The un-Botox. The latest technology for paralyzing wrinkles, in FDA studies now, involves a cold probe. Instead of knocking out the nerve with a toxin, you literally freeze it. (The nerve ending will gradually grow back.)
Laser surgery for eye festoons. Festoons are like extreme eye bags – think loose skin actually swagging down onto your cheekbones – and are difficult to treat, even with surgery. “But if you injure the skin in a selective way, enough to get the body to grow new collagen and elastin fibers, it can fix the problem,” says Scheiner, who’s spearheading the maverick procedure and hopes to train other doctors soon. Bonus: “It makes the skin healthy, too .”
New-generation injectables: Most hyaluronic acid fillers, although clear in color, can create a bluish hue on the skin if injected too close to the surface.

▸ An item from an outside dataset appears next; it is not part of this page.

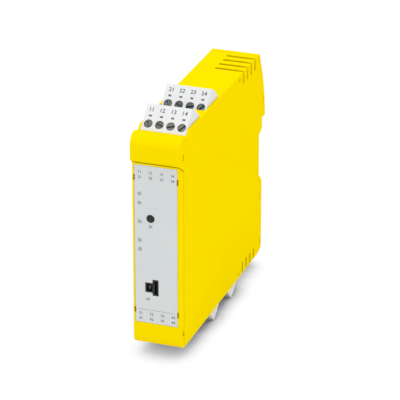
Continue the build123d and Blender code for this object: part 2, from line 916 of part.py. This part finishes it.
def make_header(apex):
    """The moulded trough under a plug, open above and at both sides, with four holes for its pins."""
    low = plug_floor_z - header_floor
    front = apex - plug_front - plug_play - header_wall
    rear = apex + plug_rear + plug_play + header_wall
    middle = apex + contact_setback
    with BuildPart() as header:
        box_between((-plug_width / 2, front, low), (plug_width / 2, rear, plug_floor_z))
        for start in (front, rear - header_wall):
            box_between(
                (-plug_width / 2, start, plug_floor_z),
                (plug_width / 2, start + header_wall, plug_floor_z + header_side_height),
            )
        for x in pole_places:
            box_between(
                (x - pin_size / 2, middle - pin_size / 2, low),
                (x + pin_size / 2, middle + pin_size / 2, plug_floor_z),
                mode=Mode.SUBTRACT,
            )
    return header.part


def make_pins(apex):
    """Four square pins; each turns under the header and runs to the main board at its own height."""
    low = plug_floor_z - header_floor
    top = plug_floor_z + contact_length - 2 * contact_wall
    middle = apex + contact_setback
    with BuildPart() as pins:
        for index, x in enumerate(pole_places):
            tail = low - pin_tail_drop - index * pin_tail_pitch
            right = x + pin_size / 2
            front = middle - pin_size / 2
            rear = middle + pin_size / 2
            box_between((right - pin_size, front, tail), (right, rear, top))
            box_between((-board_x, front, tail), (right, rear, tail + pin_size))
    return pins.part


makers = (
    ("plug_{}", make_plug),
    ("plug_{}_screws", make_screws),
    ("plug_{}_cages", make_cages),
    ("plug_{}_contacts", make_contacts),
    ("header_{}", make_header),
    ("header_{}_pins", make_pins),
)
places = (
    ("top_front", top_apex_y, False),
    ("top_rear", top_apex_y + tier_pitch, False),
    ("bottom_front", bottom_apex_y, True),
    ("bottom_rear", bottom_apex_y + tier_pitch, True),
)
terminals = []
for place, apex, underneath in places:
    for pattern, maker in makers:
        piece = maker(apex)
        if underneath:
            piece = mirror(piece, about=Plane.XY)
        piece.label = pattern.format(place)
        terminals.append(piece)

single_pieces = [
    builder.part
    for builder in (
        housing_shell,
        front_cover,
        label_plate,
        rear_cover,
        foot_latch,
        latch_spring,
        reset_button,
        push_switch,
        switch_plunger,
        service_port,
        port_contacts,
        light_guide,
        status_lamps,
        main_board,
        logic_board,
        front_board,
        board_link,
        supply_transformer,
        supply_capacitor,
        controller_chips,
    )
]
for piece in single_pieces + relays + terminals:
    saved = piece.moved(Location((0, 0, rail_drop)))
    saved.label = piece.label
    export_step(saved, f"parts/{piece.label}.step")
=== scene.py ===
import math
import bpy
import numpy as np
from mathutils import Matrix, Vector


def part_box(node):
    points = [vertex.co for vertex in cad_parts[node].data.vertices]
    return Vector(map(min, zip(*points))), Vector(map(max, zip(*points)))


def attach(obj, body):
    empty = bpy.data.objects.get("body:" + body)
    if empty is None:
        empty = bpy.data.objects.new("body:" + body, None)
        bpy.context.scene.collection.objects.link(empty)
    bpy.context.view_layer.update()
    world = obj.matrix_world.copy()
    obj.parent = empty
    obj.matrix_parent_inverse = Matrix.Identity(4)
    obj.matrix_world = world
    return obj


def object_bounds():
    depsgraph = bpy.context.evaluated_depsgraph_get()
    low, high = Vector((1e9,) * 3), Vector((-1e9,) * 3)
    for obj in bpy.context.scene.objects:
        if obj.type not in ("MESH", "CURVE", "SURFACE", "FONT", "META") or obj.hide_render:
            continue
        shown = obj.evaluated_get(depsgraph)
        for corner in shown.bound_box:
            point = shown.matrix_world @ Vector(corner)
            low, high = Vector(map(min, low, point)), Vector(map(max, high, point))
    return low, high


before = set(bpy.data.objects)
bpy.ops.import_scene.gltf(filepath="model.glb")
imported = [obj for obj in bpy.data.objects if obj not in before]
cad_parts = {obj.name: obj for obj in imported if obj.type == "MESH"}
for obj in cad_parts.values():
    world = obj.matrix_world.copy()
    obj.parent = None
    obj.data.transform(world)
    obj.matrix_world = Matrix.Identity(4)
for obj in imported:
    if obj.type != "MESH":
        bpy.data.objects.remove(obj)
cad_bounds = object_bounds()

# Housing.
# The shell, the front cover, the rear cover and the foot latch are injection moulded in one signal yellow
# plastic and snap together. A fine spark-eroded grain makes their faces look even and matt in soft light.
MM = 0.001
DRIFT_WAVES = 45.0
PATCH_WAVES = 260.0
GRAIN_WAVES = 9000.0
GRAIN_DEPTH = 0.03 * MM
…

But the latest version, Belotero, solves that problem: Slightly smoother and lighter than Restylane and Juvéderm, it’s ideal for filling hollows in the thin skin around the eyes.
Another injectable: Xeomin, a botulinum-toxin based treatment similar to Botox and Dysport, is expected to gain FDA approval for cosmetic use in the next few months. “It may last a little longer than Botox and Dysport and is expected to cost a little less,” says Brandt. “Also, while it’s rare, some people don’t respond to Botox, or develop a resistance to it over time. Xeomin produces less neutralizing antibodies, so it could offer an effective alternative.”